Thrust (in this case) makes a runtime decision about kernel launch configuration which will be incorrect if the execution device is cc3.0 or higher and the code is compiled for cc2.x (only).
Thrust error checking on this particular set_intersection call is deficient in that it does not have the proper mechanism to catch the non-sticky CUDA runtime API error (error 11) assocated with a misconfigured kernel launch.

The recommendation, then, is to always compile your thrust code specifying a cc3.0 or higher target (at least), if you intend to run on a cc3.0 or higher device. (You can, of course, specify both a cc2.x and a cc3.x target with appropriate choice of nvcc command line switches.) Thrust uses a variety of launch mechanisms under the hood, and not all (perhaps most) are not subject to this particular deficiency (#2), but it appears (to me) that this particular set_intersection call is subject to this deficiency, at this time (thrust v1.8).
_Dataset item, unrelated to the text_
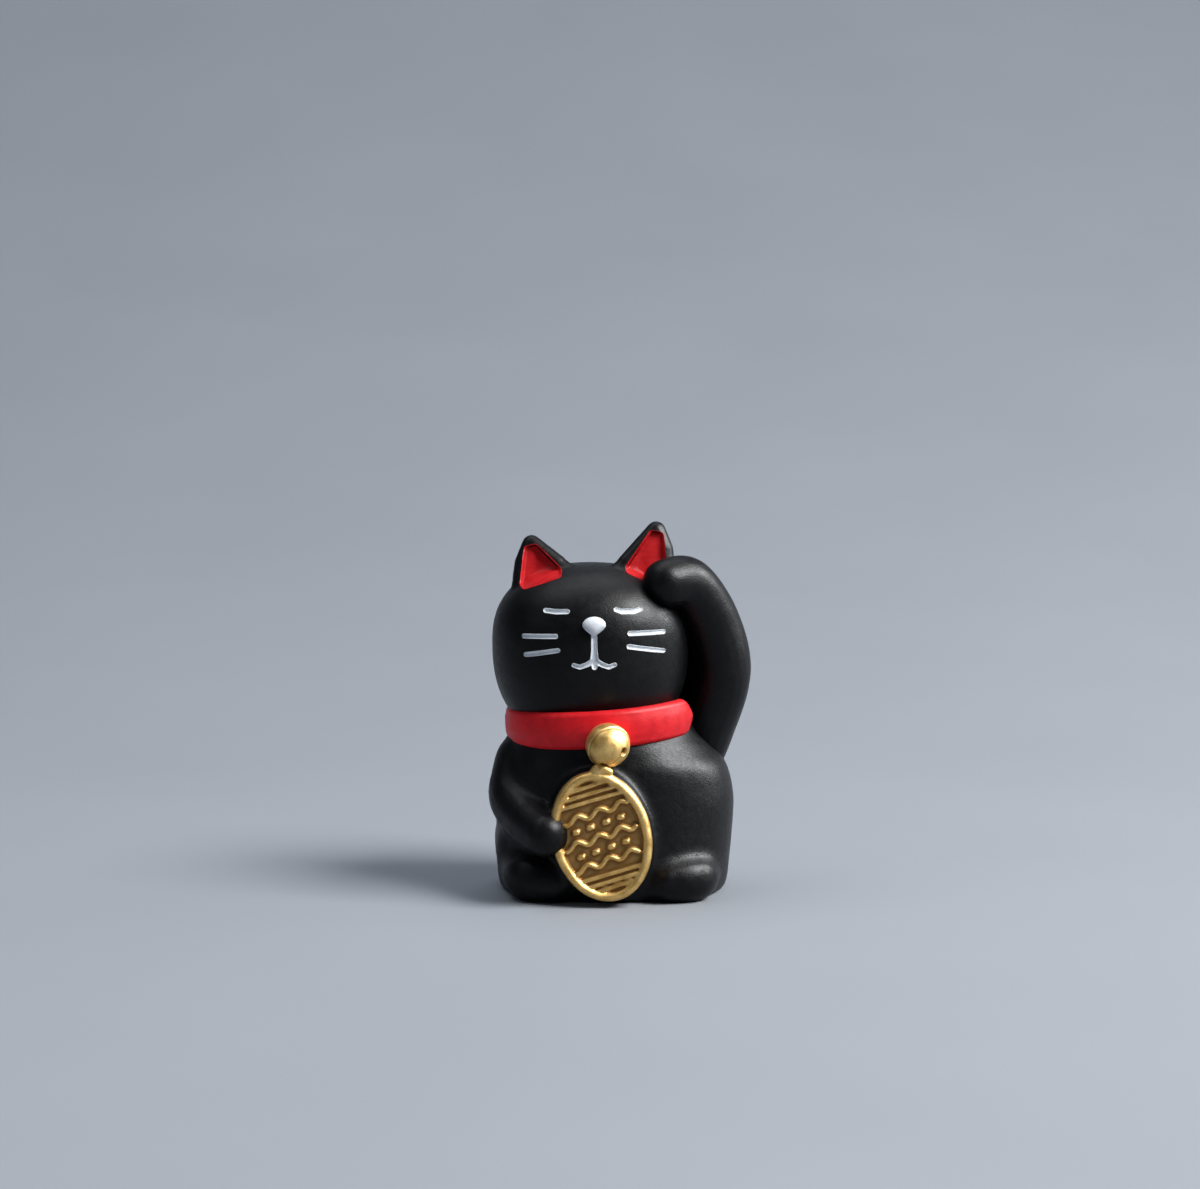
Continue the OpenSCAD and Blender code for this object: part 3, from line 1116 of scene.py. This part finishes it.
@dataclass
class Collar:
    """The red band round the neck, which ends to each side of the raised arm, in millimetres."""

    palette: Palette
    radius: float = 11.0
    half: float = 2.1
    root: float = 8.8
    tilt: float = -4.0
    centre: tuple[float, float, float] = (-1.1, 0, 19.5)
    first: float = -20.0  # the end in front of the raised arm, in degrees from +X
    last: float = -318.0  # the end behind it

    steps: int = 220  # sections along the band
    taper: float = 9.0  # degrees over which each end thins
    end_height: float = 0.3  # share of its height that the band keeps at its ends

    def profile(self) -> list[tuple[float, float]]:
        """The band's section, with full round edges and a low crown.

        Returns:
            Rows of radius and height, in millimetres.
        """
        edge, tuck, bevel, crown = 0.75, 0.2, 0.35, 0.1
        corner = self.radius - tuck - edge

        def rounded(level: float, start: float) -> list[tuple[float, float]]:
            """A quarter round, from its starting angle up."""
            angles = [start + k * math.pi / 16 for k in range(9)]
            return [(corner + edge * math.cos(a), level + edge * math.sin(a)) for a in angles]

        return [
            (self.root, -self.half + bevel),
            *rounded(-self.half + edge, -math.pi / 2),
            *((self.radius - crown * abs(h), h * self.half * 0.9) for h in (-0.5, 0.0, 0.5)),
            *rounded(self.half - edge, 0),
            (self.root, self.half - bevel),
        ]

    def build(self) -> bpy.types.Object:
        """Returns the collar."""
        bm = bmesh.new()
        verts = [bm.verts.new(mm(r, 0, h)) for r, h in self.profile()]
        edges = [bm.edges.new(pair) for pair in zip(verts, verts[1:] + verts[:1])]
        start = math.radians(self.first)
        bmesh.ops.rotate(bm, verts=verts, matrix=Matrix.Rotation(start, 3, "Z"))
        sweep = math.radians(self.last - self.first)
        bmesh.ops.spin(bm, geom=verts + edges, axis=(0, 0, 1), angle=sweep, steps=self.steps)
        bmesh.ops.holes_fill(bm, edges=[e for e in bm.edges if e.is_boundary], sides=0)
        taper = math.radians(self.taper)
        for vert in bm.verts:
            past = (start - math.atan2(vert.co.y, vert.co.x)) % TURN
            left = max(-sweep - past, 0)
            if past > 0.975 * TURN:  # rounding has put the first end a whole turn on
                past = 0
            near = min(past, left, taper) / taper
            full = math.sqrt(1 - (1 - near) ** 2)
            vert.co.z *= self.end_height + (1 - self.end_height) * full
        bmesh.ops.recalc_face_normals(bm, faces=bm.faces[:])
        place = Matrix.Translation(mm(*self.centre)) @ Matrix.Rotation(math.radians(self.tilt), 4, "Y")
        bmesh.ops.transform(bm, matrix=place, verts=bm.verts[:])
        return finished(bm, "collar", self.palette.collar_red)


def ridge(value: float, middle: float, width: float) -> float:
    """1 on a soft line at the middle value, and 0 away from it."""
    return math.exp(-(((value - middle) / width) ** 2))


@dataclass
class Bell:
    """The gilded bell: a ball with a seam round it and a slit between two eyes, in millimetres."""

    palette: Palette
    centre: tuple[float, float, float] = (-0.4, -11.6, 18.0)
    radius: float = 2.45
    facing: Vector = Vector((0.38, -0.86, -0.34))  # the pole that the seam runs around
    eyes: tuple[Vector, Vector] = (Vector((0.74, -0.64, -0.2)), Vector((-0.2, -0.5, -0.84)))
    seam_rise: float = 0.03  # heights and depths are shares of the radius
    gutter_depth: float = 0.012
    eye_depth: float = 0.16
    slit_depth: float = 0.035

    def build(self) -> bpy.types.Object:
        """Returns the bell."""
        bm = bmesh.new()
        bmesh.ops.create_icosphere(bm, subdivisions=7, radius=1)
        axis = self.facing.normalized()
        eyes = [way.normalized() for way in self.eyes]
        between = (eyes[0] + eyes[1]).normalized()
        along = eyes[0].cross(eyes[1]).normalized()
        layer = bm.verts.layers.float.new("hollow")
        for vert in bm.verts:
            way = vert.co.normalized()
            high = way.dot(axis)
            seam = ridge(high, 0.12, 0.045)
            gutter = ridge(high, 0.22, 0.05)
            eye = max(smooth_step((way.dot(e) - 0.978) / 0.012) for e in eyes)
            slit = ridge(way.dot(along), 0, 0.035) * smooth_step((way.dot(between) - 0.72) / 0.05)
            reach = 1 + self.seam_rise * seam - self.gutter_depth * gutter
            reach -= self.eye_depth * eye + self.slit_depth * slit
            # painted shade: the eyes and slit, openings on a real bell, and the gutter by the seam are
            # stored as hollows that the gold paint browns
            vert[layer] = min(0.55 * gutter + eye + 0.55 * slit, 1)
            vert.co = mm(*self.centre) + way * reach * self.radius * MM
        return finished(bm, "bell", self.palette.gold)


@dataclass
class Coin:
    """The oval coin: a raised rim, ribs at both ends, and waves and beads between, in millimetres."""

    palette: Palette
    centre: tuple[float, float, float] = (-1.1, -13.1, 7.95)
    wide: float = 11.0
    high: float = 14.7
    lean: float = -14.0
    thick: float = 1.3
    field_drop: float = 0.6
    crests: float = 2.5  # how closely the waves follow one another
    relief: float = 0.13  # how far the middle of a raised stroke stands above the field
    voxel: float = 0.1 * MM

    def place(self) -> Matrix:
        """The coin's own frame, with X across, Y up its long side and +Z out of its face."""
        upright = Matrix.Rotation(math.radians(90), 4, "X")
        leaning = Matrix.Rotation(math.radians(self.lean), 4, "Y")
        return Matrix.Translation(mm(*self.centre)) @ leaning @ upright

    def slab(self, grow: float, low: float, high: float) -> Lump:
        """An oval slab.

        Args:
            grow: How much wider than the coin it is, all round.
            low: The level of its back in the coin's frame.
            high: The level of its face.

        Returns:
            The slab, in the coin's frame.
        """
        lump = Lump.drum(96)
        for vert in lump.bm.verts:
            vert.co = mm(
                vert.co.x * (self.wide / 2 + grow),
                vert.co.y * (self.high / 2 + grow),
                low + vert.co.z * (high - low),
            )
        return lump

    def bed(self) -> Lump:
        """The black bed behind the coin, which belongs to the torso."""
        return self.slab(0.05, -4, -self.thick + 0.1).moved(self.place())

    def raised(self, points: Sequence[tuple[float, float]], radius: float = 0.27) -> Lump:
        """A raised stroke on the field, through points given as x and y."""
        level = self.relief - self.field_drop
        return Lump.limb([(x, y, level, radius) for x, y in points], 0.12, 2)

    def bead(self, x: float, y: float) -> Lump:
        """A raised bead on the field, a little higher at one end."""
        half, rise, radius = 0.15, 0.02, 0.36
        level = self.relief - self.field_drop
        return Lump.limb([(x - half, y, level, radius), (x + half, y, level + rise, radius)], 0.1, 2)

    def reach(self, y: float, side_room: float, end_room: float) -> float:
        """How far the field runs to each side at some height, less some room to the coin's edge."""
        along = y / (self.high / 2 - end_room)
        return (self.wide / 2 - side_room) * math.sqrt(1 - along**2)

    def wave(self, y: float, shift: float) -> Lump:
        """A raised wavy line across the field.

        Args:
            y: The height of its middle.
            shift: How far on its crests are, in radians.

        Returns:
            The line.
        """
        slope, swing, steps = 0.1, 0.34, 24
        reach = self.reach(y, 1.5, 1)
        spots = [-reach + 2 * reach * k / steps for k in range(steps + 1)]
        points = [(x, y + slope * x + swing * math.sin(x * self.crests + shift)) for x in spots]
        return self.raised(points, 0.3)

    def rim(self) -> Lump:
        """The raised rim."""
        inset, level, radius, steps = 0.55, -0.5, 0.52, 72
        wide, high = self.wide / 2 - inset, self.high / 2 - inset
        turns = [TURN * k / steps for k in range(steps + 1)]
        points = [(wide * math.cos(a), high * math.sin(a), level, radius) for a in turns]
        return Lump.limb(points, 0.12, 2)

    def ribs(self) -> list[Lump]:
        """Slanting bars across both ends of the field."""
        lumps = []
        fall, rise = 0.1, 0.25
        for y in (5.7, 4.9, 4.1, -4.3, -5.1, -5.8):
            reach = self.reach(y, 0.8, 0.8)
            lumps.append(self.raised([(-reach, y - fall), (reach, y + rise)]))
        return lumps

    def ornament(self) -> list[Lump]:
        """Rows of waves and beads, which stand for no writing."""
        lumps = [self.wave(2.75, 0.4), self.wave(0, 2.2), self.wave(-2.75, 0.9)]
        for y, spots in ((1.4, (-2.6, -0.9, 0.9, 2.6)), (-1.4, (-2.7, -1, 0.8, 2.5))):
            lumps += [self.bead(x, y + 0.1 * x) for x in spots]
        return lumps

    def lug(self) -> Lump:
        """The lug at the top, where the coin hangs from the bell."""
        joints = [(0.8, 7.0, -0.75, 0.55), (1.75, 7.35, -0.7, 0.75), (2.5, 6.75, -0.7, 0.55)]
        return Lump.limb(joints, 0.15, 2)

    def store_field(self, bm: BMesh) -> None:
        """Adds the antique brown that has pooled over the whole field to the stored hollows."""
        layer = bm.verts.layers.float["hollow"]
        starts, deepens, share_of_oval, strength = 0.22, self.field_drop - 0.25, 0.47, 0.6
        for vert in bm.verts:
            across, upward = vert.co.x / self.wide, vert.co.y / self.high
            if across**2 + upward**2 < (share_of_oval * MM) ** 2:
                sunk = smooth_step((-vert.co.z / MM - starts) / deepens)
                vert[layer] = min(strength * sunk + vert[layer], 1)

    def build(self) -> bpy.types.Object:
        """Returns the coin."""
        slab = self.slab(0, -self.thick, -self.field_drop)
        lumps = [slab, self.rim(), self.lug(), *self.ribs(), *self.ornament()]
        bm = Casting(lumps).cast(self.voxel, reach=0, rounds=0)
        store_hollows(bm, 14, 0.12 * MM)
        self.store_field(bm)
        bmesh.ops.transform(bm, matrix=self.place(), verts=bm.verts[:])
        return finished(bm, "coin", self.palette.gold)


# ---------------------------------------------------------------- stage


@dataclass(frozen=True)
class Lamp:
    """A soft rectangular light that faces the figurine, with its power in watts."""

    name: str
    place: Vector
    size: tuple[float, float]
    power: float
    tint: Tint
    sheen_only: bool = False

    def build(self) -> None:
        """Adds the light to the scene."""
        data = bpy.data.lights.new(self.name, "AREA")
        data.shape = "RECTANGLE"
        data.size, data.size_y = self.size
        data.energy = self.power
        data.color = self.tint
        lamp = bpy.data.objects.new(self.name, data)
        lamp.location = self.place
        lamp.rotation_euler = (mm(0, 0, 20) - self.place).to_track_quat("-Z", "Y").to_euler()
        lamp.visible_diffuse = not self.sheen_only
        bpy.context.scene.collection.objects.link(lamp)


@dataclass
class Stage:
    """A plain grey sweep, soft light from the upper right and the camera."""

    aim: Vector = mm(-1.25, 0, 33.5)
    reach: float = 321.6 * MM
    pitch: float = 5.7
    lens: float = 85.0

    def floor(self) -> None:
        """The sweep: a floor that curves up into the backdrop."""
        bm = bmesh.new()
        half, front, back, rise, bend = 1.6, -1.2, 1.0, 1.6, 0.92
        rows = [(front, 0.0), (back - bend, 0.0)]
        steps = 48
        for k in range(1, steps + 1):
            angle = math.pi / 2 * k / steps
            rows.append((back - bend + bend * math.sin(angle), bend - bend * math.cos(angle)))
        rows.append((back, rise))
        verts = [bm.verts.new((-half, y, z)) for y, z in rows]
        edges = [bm.edges.new(pair) for pair in zip(verts, verts[1:])]
        made = bmesh.ops.extrude_edge_only(bm, edges=edges)
        moved = [g for g in made["geom"] if isinstance(g, BMVert)]
        bmesh.ops.translate(bm, vec=(2 * half, 0, 0), verts=moved)
        bmesh.ops.recalc_face_normals(bm, faces=bm.faces[:])
        mesh = bpy.data.meshes.new("sweep")
        bm.to_mesh(mesh)
        bm.free()
        mesh.shade_smooth()
        recipe = Recipe("sweep_paper")
        tone = recipe.span(recipe.noise(60 * MM, 2), (0.3, 0.7), (0, 1))
        recipe.feed("Base Color", recipe.blend(tone, (0.278, 0.302, 0.343), (0.289, 0.314, 0.356)))
        recipe.feed("Roughness", 0.9)
        recipe.feed("Specular IOR Level", 0.15)
        mesh.materials.append(recipe.material)
        sweep = bpy.data.objects.new("sweep", mesh)
        bpy.context.scene.collection.objects.link(sweep)

    def lights(self) -> None:
        """The key from the upper right, a low fill, two cards that only give sheen, and the room."""
        cool = (0.95, 0.975, 1.0)
        lamps = [
            Lamp("key", Vector((0.45, -0.19, 0.55)), (0.36, 0.36), 8.0, (1.0, 0.985, 0.96)),
            Lamp("fill", Vector((-0.9, -0.5, 0.5)), (0.5, 0.5), 0.5, (0.9, 0.95, 1.0)),
            Lamp("overhead", Vector((-0.2, 0.25, 1.15)), (1.4, 0.6), 7.0, (0.92, 0.96, 1.0)),
            Lamp("card", Vector((0.48, -0.20, 0.46)), (0.22, 0.22), 6.8, cool, sheen_only=True),
            Lamp("edge_card", Vector((0.45, 0.09, 0.26)), (0.14, 0.26), 4.2, cool, sheen_only=True),
        ]
        for lamp in lamps:
            lamp.build()
        world = bpy.data.worlds.new("room")
        world.use_nodes = True
        glow = world.node_tree.nodes["Background"].inputs
        glow["Color"].default_value = (0.50, 0.56, 0.65, 1)
        glow["Strength"].default_value = 0.12
        bpy.context.scene.world = world

    def camera(self) -> None:
        """The camera, level with the figurine's face and looking a little down."""
        data = bpy.data.cameras.new("camera")
        data.lens = self.lens
        data.sensor_width = 36
        data.clip_start = 0.01
        camera = bpy.data.objects.new("camera", data)
        pitch = math.radians(self.pitch)
        camera.location = self.aim + Vector((0, -math.cos(pitch), math.sin(pitch))) * self.reach
        camera.rotation_euler = (math.pi / 2 - pitch, 0, 0)
        bpy.context.scene.collection.objects.link(camera)
        bpy.context.scene.camera = camera

    def build(self) -> None:
        """Sets up everything around the figurine."""
        self.floor()
        self.lights()
        self.camera()
        bpy.context.scene.view_settings.view_transform = "Standard"


def main() -> None:
    """Builds the figurine, piece by piece, and its stage."""
    logging.basicConfig(level=logging.INFO, format="%(name)s: %(message)s")
    palette = Palette.mixed()
    coin = Coin(palette)
    Stage().build()
    Torso(palette, coin).build()
    RaisedArm(palette).build()
    Head(palette).build()
    Collar(palette).build()
    Bell(palette).build()
    coin.build()


if __name__ == "__main__":
    main()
It's not clear (to me) that there is a way to otherwise systemically address the first issue above (#1). I have brought the second issue above (#2) to the attention of the thrust developers (via a RFE or bug report.)

As a workaround, a thrust developer can insert a call to cudaGetLastError() in their thrust application (perhaps at the end) to keep this type of error from being "silent".